EXERCISE DESCRIPTION:
Repeat all of the data precisely.

DATA EXTRACT:
═══

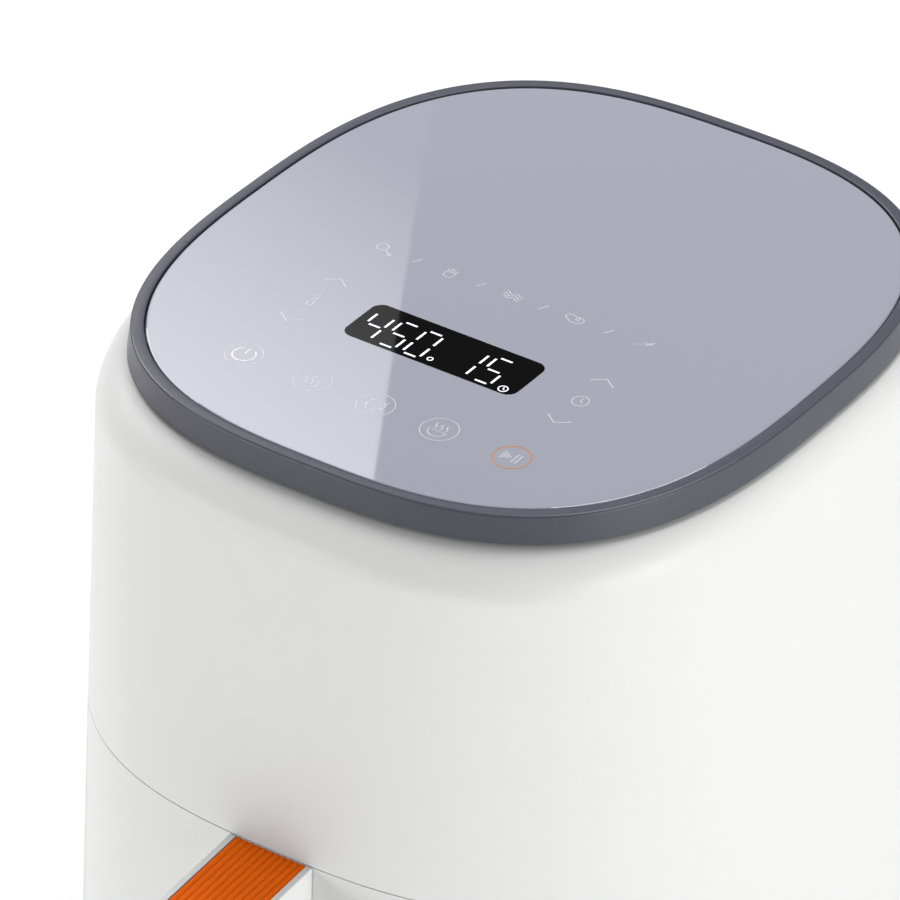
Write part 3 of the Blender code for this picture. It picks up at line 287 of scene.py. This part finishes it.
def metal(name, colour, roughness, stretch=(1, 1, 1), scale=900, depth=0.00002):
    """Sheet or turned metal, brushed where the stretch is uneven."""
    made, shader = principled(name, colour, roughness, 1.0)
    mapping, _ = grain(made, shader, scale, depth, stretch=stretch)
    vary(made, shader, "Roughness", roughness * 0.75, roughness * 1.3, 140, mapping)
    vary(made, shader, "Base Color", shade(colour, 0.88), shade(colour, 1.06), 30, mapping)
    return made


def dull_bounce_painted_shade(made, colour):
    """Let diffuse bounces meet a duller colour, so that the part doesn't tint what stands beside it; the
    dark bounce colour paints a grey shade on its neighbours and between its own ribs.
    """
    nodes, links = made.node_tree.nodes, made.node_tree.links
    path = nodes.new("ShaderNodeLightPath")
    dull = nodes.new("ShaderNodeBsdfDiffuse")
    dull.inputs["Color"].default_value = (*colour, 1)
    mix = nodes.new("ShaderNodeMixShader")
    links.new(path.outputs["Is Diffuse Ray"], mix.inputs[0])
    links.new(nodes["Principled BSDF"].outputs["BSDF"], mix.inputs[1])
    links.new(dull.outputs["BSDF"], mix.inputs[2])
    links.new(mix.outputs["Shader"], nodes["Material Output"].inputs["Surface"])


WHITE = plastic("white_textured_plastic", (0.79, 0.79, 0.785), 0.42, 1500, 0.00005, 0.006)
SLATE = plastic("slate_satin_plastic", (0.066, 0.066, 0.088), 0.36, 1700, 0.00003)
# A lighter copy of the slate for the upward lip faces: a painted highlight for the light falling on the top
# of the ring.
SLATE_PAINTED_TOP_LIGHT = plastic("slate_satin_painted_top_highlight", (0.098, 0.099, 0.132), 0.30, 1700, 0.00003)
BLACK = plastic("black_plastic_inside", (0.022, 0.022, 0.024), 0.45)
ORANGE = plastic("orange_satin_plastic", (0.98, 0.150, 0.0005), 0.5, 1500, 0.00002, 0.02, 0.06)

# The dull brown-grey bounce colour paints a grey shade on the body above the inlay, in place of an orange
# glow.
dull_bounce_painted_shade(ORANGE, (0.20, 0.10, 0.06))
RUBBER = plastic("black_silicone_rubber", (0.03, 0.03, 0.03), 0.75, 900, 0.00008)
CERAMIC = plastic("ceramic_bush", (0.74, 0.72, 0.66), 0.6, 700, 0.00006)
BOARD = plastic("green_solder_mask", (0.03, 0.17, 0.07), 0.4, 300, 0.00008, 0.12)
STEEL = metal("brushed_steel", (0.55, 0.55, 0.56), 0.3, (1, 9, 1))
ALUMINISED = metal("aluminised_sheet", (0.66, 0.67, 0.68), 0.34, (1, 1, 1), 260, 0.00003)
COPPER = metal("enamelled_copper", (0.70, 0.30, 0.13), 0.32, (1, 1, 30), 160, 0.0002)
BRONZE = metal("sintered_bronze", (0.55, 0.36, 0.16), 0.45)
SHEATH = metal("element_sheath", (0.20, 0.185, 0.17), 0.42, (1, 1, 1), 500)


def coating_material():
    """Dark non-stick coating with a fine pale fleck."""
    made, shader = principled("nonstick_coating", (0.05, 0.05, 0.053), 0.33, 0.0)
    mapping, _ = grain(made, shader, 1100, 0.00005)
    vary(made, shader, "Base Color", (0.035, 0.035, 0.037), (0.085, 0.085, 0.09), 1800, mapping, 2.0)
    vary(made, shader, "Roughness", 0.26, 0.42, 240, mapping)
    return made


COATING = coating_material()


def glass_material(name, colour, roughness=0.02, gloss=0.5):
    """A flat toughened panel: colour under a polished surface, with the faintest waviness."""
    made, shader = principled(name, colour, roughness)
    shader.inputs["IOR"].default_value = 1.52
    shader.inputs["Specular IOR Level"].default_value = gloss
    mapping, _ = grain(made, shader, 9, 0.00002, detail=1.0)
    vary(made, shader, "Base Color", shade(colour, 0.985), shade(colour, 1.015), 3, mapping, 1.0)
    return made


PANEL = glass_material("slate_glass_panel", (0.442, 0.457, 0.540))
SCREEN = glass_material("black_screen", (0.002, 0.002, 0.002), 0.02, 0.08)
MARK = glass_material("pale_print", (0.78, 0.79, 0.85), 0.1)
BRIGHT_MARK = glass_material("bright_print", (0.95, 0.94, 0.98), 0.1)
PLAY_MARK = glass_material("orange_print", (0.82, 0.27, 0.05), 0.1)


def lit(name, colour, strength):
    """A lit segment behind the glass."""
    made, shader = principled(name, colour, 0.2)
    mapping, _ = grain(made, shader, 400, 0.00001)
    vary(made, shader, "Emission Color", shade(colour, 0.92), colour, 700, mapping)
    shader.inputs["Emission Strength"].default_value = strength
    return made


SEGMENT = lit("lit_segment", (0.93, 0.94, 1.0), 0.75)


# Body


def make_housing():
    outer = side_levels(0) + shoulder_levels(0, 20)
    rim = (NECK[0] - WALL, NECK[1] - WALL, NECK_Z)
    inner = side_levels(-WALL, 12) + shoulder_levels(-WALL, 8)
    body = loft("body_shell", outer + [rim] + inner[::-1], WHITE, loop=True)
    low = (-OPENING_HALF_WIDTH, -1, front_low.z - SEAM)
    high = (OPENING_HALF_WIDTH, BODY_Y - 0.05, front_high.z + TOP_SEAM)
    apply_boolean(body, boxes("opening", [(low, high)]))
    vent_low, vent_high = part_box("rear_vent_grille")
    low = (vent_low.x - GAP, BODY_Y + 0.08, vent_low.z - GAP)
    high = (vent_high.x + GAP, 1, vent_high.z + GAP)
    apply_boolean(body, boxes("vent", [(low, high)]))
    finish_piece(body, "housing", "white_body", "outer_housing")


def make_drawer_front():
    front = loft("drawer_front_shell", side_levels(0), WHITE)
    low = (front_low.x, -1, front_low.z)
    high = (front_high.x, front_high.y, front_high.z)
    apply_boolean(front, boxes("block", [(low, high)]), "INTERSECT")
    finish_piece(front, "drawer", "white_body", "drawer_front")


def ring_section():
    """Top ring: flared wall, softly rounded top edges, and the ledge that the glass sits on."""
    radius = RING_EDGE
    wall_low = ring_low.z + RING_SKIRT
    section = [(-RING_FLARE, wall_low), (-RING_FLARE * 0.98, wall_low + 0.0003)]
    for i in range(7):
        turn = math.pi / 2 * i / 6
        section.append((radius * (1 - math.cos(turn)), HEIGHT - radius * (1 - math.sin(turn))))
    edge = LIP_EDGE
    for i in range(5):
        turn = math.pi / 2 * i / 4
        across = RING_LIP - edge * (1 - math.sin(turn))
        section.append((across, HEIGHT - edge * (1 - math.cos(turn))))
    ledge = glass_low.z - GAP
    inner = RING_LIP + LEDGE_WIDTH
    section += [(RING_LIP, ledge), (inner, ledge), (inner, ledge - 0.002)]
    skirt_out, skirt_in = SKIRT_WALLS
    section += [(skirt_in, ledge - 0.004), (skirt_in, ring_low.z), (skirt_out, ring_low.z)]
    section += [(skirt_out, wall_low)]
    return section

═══

WRITTEN ANSWER:
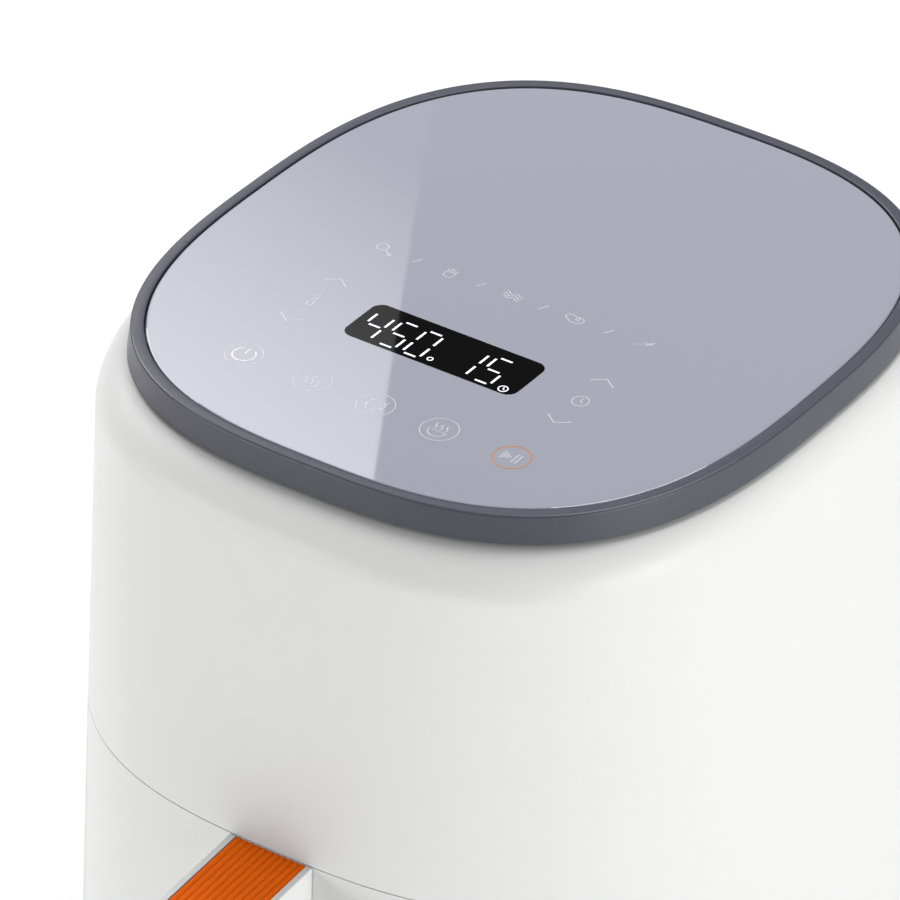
Write part 3 of the Blender code for this picture. It picks up at line 287 of scene.py. This part finishes it.
def metal(name, colour, roughness, stretch=(1, 1, 1), scale=900, depth=0.00002):
    """Sheet or turned metal, brushed where the stretch is uneven."""
    made, shader = principled(name, colour, roughness, 1.0)
    mapping, _ = grain(made, shader, scale, depth, stretch=stretch)
    vary(made, shader, "Roughness", roughness * 0.75, roughness * 1.3, 140, mapping)
    vary(made, shader, "Base Color", shade(colour, 0.88), shade(colour, 1.06), 30, mapping)
    return made


def dull_bounce_painted_shade(made, colour):
    """Let diffuse bounces meet a duller colour, so that the part doesn't tint what stands beside it; the
    dark bounce colour paints a grey shade on its neighbours and between its own ribs.
    """
    nodes, links = made.node_tree.nodes, made.node_tree.links
    path = nodes.new("ShaderNodeLightPath")
    dull = nodes.new("ShaderNodeBsdfDiffuse")
    dull.inputs["Color"].default_value = (*colour, 1)
    mix = nodes.new("ShaderNodeMixShader")
    links.new(path.outputs["Is Diffuse Ray"], mix.inputs[0])
    links.new(nodes["Principled BSDF"].outputs["BSDF"], mix.inputs[1])
    links.new(dull.outputs["BSDF"], mix.inputs[2])
    links.new(mix.outputs["Shader"], nodes["Material Output"].inputs["Surface"])


WHITE = plastic("white_textured_plastic", (0.79, 0.79, 0.785), 0.42, 1500, 0.00005, 0.006)
SLATE = plastic("slate_satin_plastic", (0.066, 0.066, 0.088), 0.36, 1700, 0.00003)
# A lighter copy of the slate for the upward lip faces: a painted highlight for the light falling on the top
# of the ring.
SLATE_PAINTED_TOP_LIGHT = plastic("slate_satin_painted_top_highlight", (0.098, 0.099, 0.132), 0.30, 1700, 0.00003)
BLACK = plastic("black_plastic_inside", (0.022, 0.022, 0.024), 0.45)
ORANGE = plastic("orange_satin_plastic", (0.98, 0.150, 0.0005), 0.5, 1500, 0.00002, 0.02, 0.06)

# The dull brown-grey bounce colour paints a grey shade on the body above the inlay, in place of an orange
# glow.
dull_bounce_painted_shade(ORANGE, (0.20, 0.10, 0.06))
RUBBER = plastic("black_silicone_rubber", (0.03, 0.03, 0.03), 0.75, 900, 0.00008)
CERAMIC = plastic("ceramic_bush", (0.74, 0.72, 0.66), 0.6, 700, 0.00006)
BOARD = plastic("green_solder_mask", (0.03, 0.17, 0.07), 0.4, 300, 0.00008, 0.12)
STEEL = metal("brushed_steel", (0.55, 0.55, 0.56), 0.3, (1, 9, 1))
ALUMINISED = metal("aluminised_sheet", (0.66, 0.67, 0.68), 0.34, (1, 1, 1), 260, 0.00003)
COPPER = metal("enamelled_copper", (0.70, 0.30, 0.13), 0.32, (1, 1, 30), 160, 0.0002)
BRONZE = metal("sintered_bronze", (0.55, 0.36, 0.16), 0.45)
SHEATH = metal("element_sheath", (0.20, 0.185, 0.17), 0.42, (1, 1, 1), 500)


def coating_material():
    """Dark non-stick coating with a fine pale fleck."""
    made, shader = principled("nonstick_coating", (0.05, 0.05, 0.053), 0.33, 0.0)
    mapping, _ = grain(made, shader, 1100, 0.00005)
    vary(made, shader, "Base Color", (0.035, 0.035, 0.037), (0.085, 0.085, 0.09), 1800, mapping, 2.0)
    vary(made, shader, "Roughness", 0.26, 0.42, 240, mapping)
    return made


COATING = coating_material()


def glass_material(name, colour, roughness=0.02, gloss=0.5):
    """A flat toughened panel: colour under a polished surface, with the faintest waviness."""
    made, shader = principled(name, colour, roughness)
    shader.inputs["IOR"].default_value = 1.52
    shader.inputs["Specular IOR Level"].default_value = gloss
    mapping, _ = grain(made, shader, 9, 0.00002, detail=1.0)
    vary(made, shader, "Base Color", shade(colour, 0.985), shade(colour, 1.015), 3, mapping, 1.0)
    return made


PANEL = glass_material("slate_glass_panel", (0.442, 0.457, 0.540))
SCREEN = glass_material("black_screen", (0.002, 0.002, 0.002), 0.02, 0.08)
MARK = glass_material("pale_print", (0.78, 0.79, 0.85), 0.1)
BRIGHT_MARK = glass_material("bright_print", (0.95, 0.94, 0.98), 0.1)
PLAY_MARK = glass_material("orange_print", (0.82, 0.27, 0.05), 0.1)


def lit(name, colour, strength):
    """A lit segment behind the glass."""
    made, shader = principled(name, colour, 0.2)
    mapping, _ = grain(made, shader, 400, 0.00001)
    vary(made, shader, "Emission Color", shade(colour, 0.92), colour, 700, mapping)
    shader.inputs["Emission Strength"].default_value = strength
    return made


SEGMENT = lit("lit_segment", (0.93, 0.94, 1.0), 0.75)


# Body


def make_housing():
    outer = side_levels(0) + shoulder_levels(0, 20)
    rim = (NECK[0] - WALL, NECK[1] - WALL, NECK_Z)
    inner = side_levels(-WALL, 12) + shoulder_levels(-WALL, 8)
    body = loft("body_shell", outer + [rim] + inner[::-1], WHITE, loop=True)
    low = (-OPENING_HALF_WIDTH, -1, front_low.z - SEAM)
    high = (OPENING_HALF_WIDTH, BODY_Y - 0.05, front_high.z + TOP_SEAM)
    apply_boolean(body, boxes("opening", [(low, high)]))
    vent_low, vent_high = part_box("rear_vent_grille")
    low = (vent_low.x - GAP, BODY_Y + 0.08, vent_low.z - GAP)
    high = (vent_high.x + GAP, 1, vent_high.z + GAP)
    apply_boolean(body, boxes("vent", [(low, high)]))
    finish_piece(body, "housing", "white_body", "outer_housing")


def make_drawer_front():
    front = loft("drawer_front_shell", side_levels(0), WHITE)
    low = (front_low.x, -1, front_low.z)
    high = (front_high.x, front_high.y, front_high.z)
    apply_boolean(front, boxes("block", [(low, high)]), "INTERSECT")
    finish_piece(front, "drawer", "white_body", "drawer_front")


def ring_section():
    """Top ring: flared wall, softly rounded top edges, and the ledge that the glass sits on."""
    radius = RING_EDGE
    wall_low = ring_low.z + RING_SKIRT
    section = [(-RING_FLARE, wall_low), (-RING_FLARE * 0.98, wall_low + 0.0003)]
    for i in range(7):
        turn = math.pi / 2 * i / 6
        section.append((radius * (1 - math.cos(turn)), HEIGHT - radius * (1 - math.sin(turn))))
    edge = LIP_EDGE
    for i in range(5):
        turn = math.pi / 2 * i / 4
        across = RING_LIP - edge * (1 - math.sin(turn))
        section.append((across, HEIGHT - edge * (1 - math.cos(turn))))
    ledge = glass_low.z - GAP
    inner = RING_LIP + LEDGE_WIDTH
    section += [(RING_LIP, ledge), (inner, ledge), (inner, ledge - 0.002)]
    skirt_out, skirt_in = SKIRT_WALLS
    section += [(skirt_in, ledge - 0.004), (skirt_in, ring_low.z), (skirt_out, ring_low.z)]
    section += [(skirt_out, wall_low)]
    return section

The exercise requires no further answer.